Wake Forest broke a fourth quarter tie with a 75-yard TD TD run by Kenneth Walker III, then took advantage of a special teams miscue to put the game away, on its way to a 40-23 win over Virginia.
It was the third loss in a row for the Cavaliers, who had to fight their way back, again, from a big early deficit.
Wake (2-2) led 14-0 four minutes in, on a 40-yard TD pass from Sam Hartman to A.T. Perry, and a 3-yard TD run by Walker, one play after Hartman had connected with Jaquarii Roberson on a 49-yard pass on a first down play.
UVA actually fought its way back to a 20-20 tie at the break, utilizing a three-man QB rotation to try to account for the loss of starting quarterback Brennan Armstrong, who was held out after being knocked out of last week’s loss to N.C. State with a concussion.
Offensive coordinator Robert Anae rotated Lindell Stone, Keytaon Thompson and Iraken Armstead at QB, and for a half, it worked, as Virginia was able to put together four scoring drives, including TD runs by Armstead and tailback Wayne Taulapapa, and two Brian Delaney field goals.
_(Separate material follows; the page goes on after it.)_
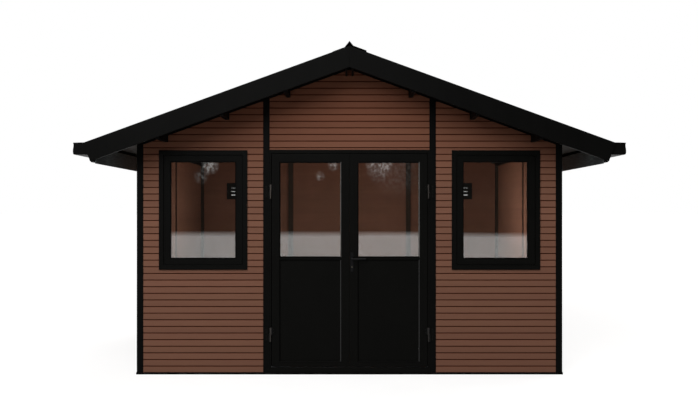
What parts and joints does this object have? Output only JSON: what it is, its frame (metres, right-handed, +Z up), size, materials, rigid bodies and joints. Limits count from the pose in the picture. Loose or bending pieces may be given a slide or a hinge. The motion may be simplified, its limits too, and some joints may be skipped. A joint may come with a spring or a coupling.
{
  "type": "garden shed",
  "caption": "Gable-roofed garden shed with composite plank walls in a dark metal frame, glazed double doors, front windows, roof gutters and back wall vents.",
  "frame": {"origin": "on the ground, in the middle of the shed's footprint", "axes": "+X along the front wall to the right seen from outside, +Y from the front wall to the back wall, +Z up"},
  "size_m": [4.96, 3.7, 3.0558],
  "materials": {
    "frame_metal": "satin",
    "wall_planks": "matte",
    "floor_boards": "matte",
    "roof_boards": "matte",
    "roof_sheet": "satin",
    "door_metal": "satin",
    "hinge_steel": "satin",
    "handle_metal": "semi_gloss",
    "glass": "gloss"
  },
  "bodies": {
    "root": {"base_frame": "frame_metal", "floor_bearers": "floor_boards", "floor_deck": "floor_boards", "corner_posts": "frame_metal", "door_posts": "frame_metal", "back_posts": "frame_metal", "side_posts": "frame_metal", "front_wall_left": "wall_planks", "front_wall_right": "wall_planks", "front_gable": "wall_planks", "left_wall": "wall_planks", "right_wall": "wall_planks", "back_wall_left": "wall_planks", "back_wall_middle": "wall_planks", "back_wall_right": "wall_planks", "vents": "frame_metal", "gable_rail_front": "frame_metal", "gable_rail_back": "frame_metal", "wall_plates": "frame_metal", "window_frames": "door_metal", "window_sashes": "door_metal", "window_glass": "glass", "door_frame": "door_metal", "hinge_pins": "hinge_steel", "ridge_boards": "frame_metal", "purlins": "frame_metal", "eave_boards": "frame_metal", "roof_deck_left": "roof_boards", "roof_deck_right": "roof_boards", "roof_sheet_left": "roof_sheet", "roof_sheet_right": "roof_sheet", "ridge_cap": "roof_sheet", "verge_boards_front": "frame_metal", "verge_boards_back": "frame_metal", "gutter_left": "roof_sheet", "gutter_right": "roof_sheet"},
    "door_left": {"door_leaf_left": "door_metal", "door_glass_left": "glass", "door_panel_left": "door_metal", "hinge_sleeves_left": "hinge_steel"},
    "door_right": {"door_leaf_right": "door_metal", "door_glass_right": "glass", "door_panel_right": "door_metal", "hinge_sleeves_right": "hinge_steel", "handle_plates": "handle_metal"},
    "handle": {"handle_lever": "handle_metal"}
  },
  "joints": [
    {"name": "door_left", "type": "hinge", "parent": "root", "child": "door_left", "pos_m": [-0.745, -1.51, 0], "axis": [0, 0, -1], "range_deg": [0, 110]},
    {"name": "door_right", "type": "hinge", "parent": "root", "child": "door_right", "pos_m": [0.745, -1.51, 0], "axis": [0, 0, 1], "range_deg": [0, 110]},
    {"name": "handle_turn", "type": "hinge", "parent": "door_right", "child": "handle", "pos_m": [0.023, -1.48, 1.088], "axis": [0, 1, 0], "range_deg": [0, 45], "stiffness_Nm_per_rad": 2}
  ]
}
Delaney would falter, though, on a short third quarter try, his first miss in more than a calendar year, that would have given the ‘Hoos the lead.
After a Nick Sciba field goal put the Demon Deacons back on top, Delaney tied the game with a 42-yard field goal with 13:28 to go.
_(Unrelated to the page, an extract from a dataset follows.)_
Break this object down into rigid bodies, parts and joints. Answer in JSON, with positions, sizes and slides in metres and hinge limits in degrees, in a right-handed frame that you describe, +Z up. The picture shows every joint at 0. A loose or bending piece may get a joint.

Walker, who had been bottled up to this point, broke through on the next play from scrimmage, bouncing an inside run to the left sideline 75 yards to paydirt and a 30-23 Wake lead with 13:14 to go.
The ensuing kickoff was a squib kick, and upman Perris Jones muffed the ball, which was recovered by the Deacs’ Kenneth Dicks III at the UVA 28.
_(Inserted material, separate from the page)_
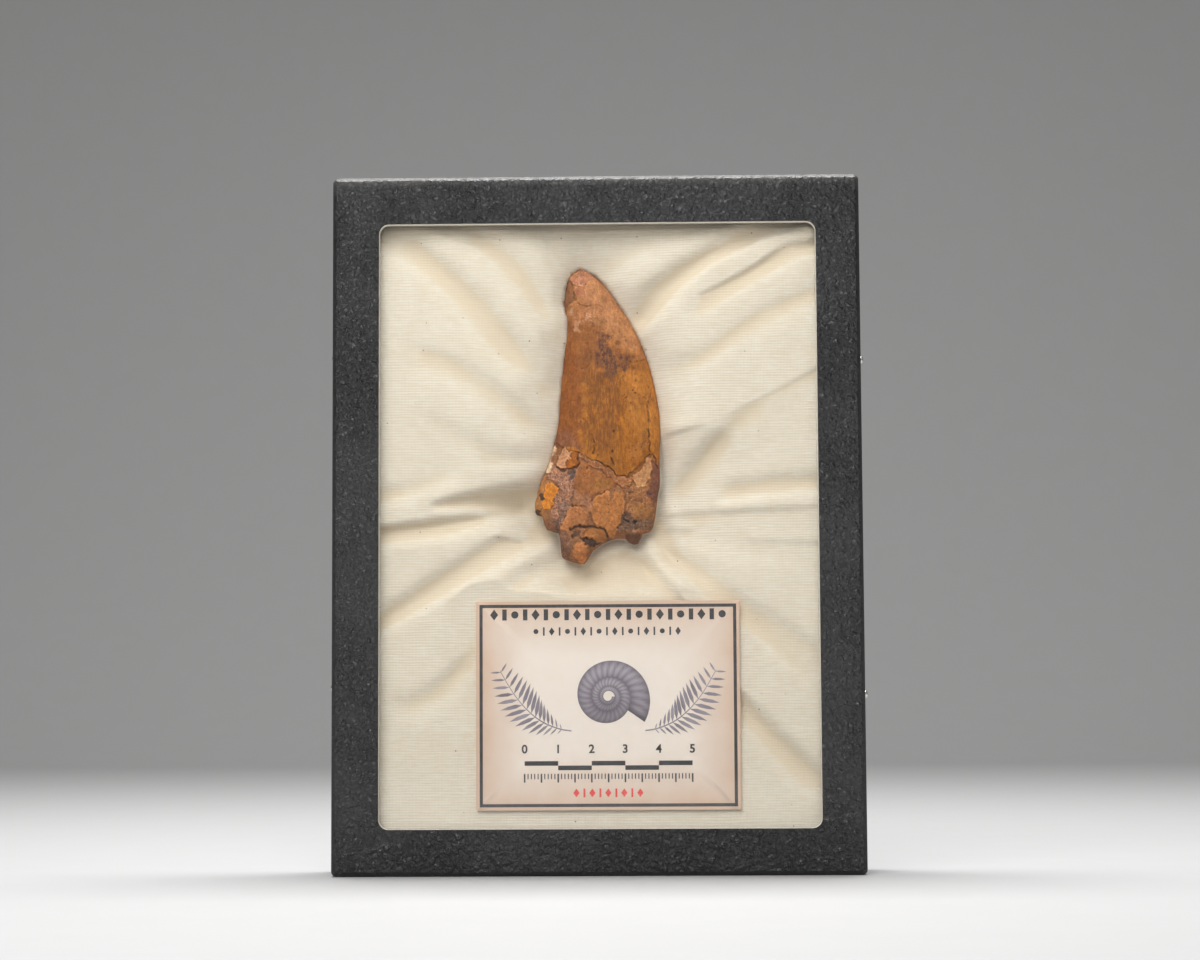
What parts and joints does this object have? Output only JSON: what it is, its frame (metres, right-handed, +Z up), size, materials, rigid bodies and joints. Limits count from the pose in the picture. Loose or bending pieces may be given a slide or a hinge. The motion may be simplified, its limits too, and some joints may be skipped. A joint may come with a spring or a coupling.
{
  "type": "carcharodontosaurus tooth in a glass-topped display case",
  "caption": "Broad curved fossil tooth with a broken root, laid on folded cream cotton in a shallow black board case with a glass front, card and side pins.",
  "frame": {"origin": "centre of the edge that the case stands on, half way through its depth", "axes": "+Z up along the case's height, glass facing -Y, +X to the viewer's right"},
  "size_m": [0.1626, 0.0254, 0.2095],
  "materials": {
    "leatherette": "black leather-grained paper over board, semi-gloss",
    "glass": "clear polished glass",
    "tray_board": "black paper over board",
    "batting": "white fibre batting",
    "cotton": "unbleached cotton muslin",
    "fossil": "brown and orange fossil enamel and root",
    "card": "cream card with a printed border",
    "pin_steel": "nickel-plated, polished"
  },
  "bodies": {
    "root": {"lid_frame": "leatherette", "glass_pane": "glass", "base_tray": "tray_board", "batting_pad": "batting", "lining_cloth": "cotton", "tooth": "fossil", "label_card": "card", "pin_left_upper": "pin_steel", "pin_left_lower": "pin_steel", "pin_right_upper": "pin_steel", "pin_right_lower": "pin_steel"}
  },
  "joints": []
}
Walker scored on a wildcat play from 9 yards out with 11:38 to go to seal it.
A Sciba 44-yard field goal after a Stone INT closed out the scoring.
Wake Forest outgained UVA 483-420, with Hartman throwing for 309 yards on 16-of-27 passing.
Walker finished with 128 yards and three TDs on 23 totes.
Stone was 24-of-42 passing for 193 yards and two INTs.
The Cavaliers did run for a season-high 218 yards, with Thompson, running out of the wildcat, gaining 71 yards on 10 carries, Taulapapa going for 68 yards on 10 carries, and Armstead, a true freshman seeing his first action, putting up 46 yards on six carries and a rushing TD.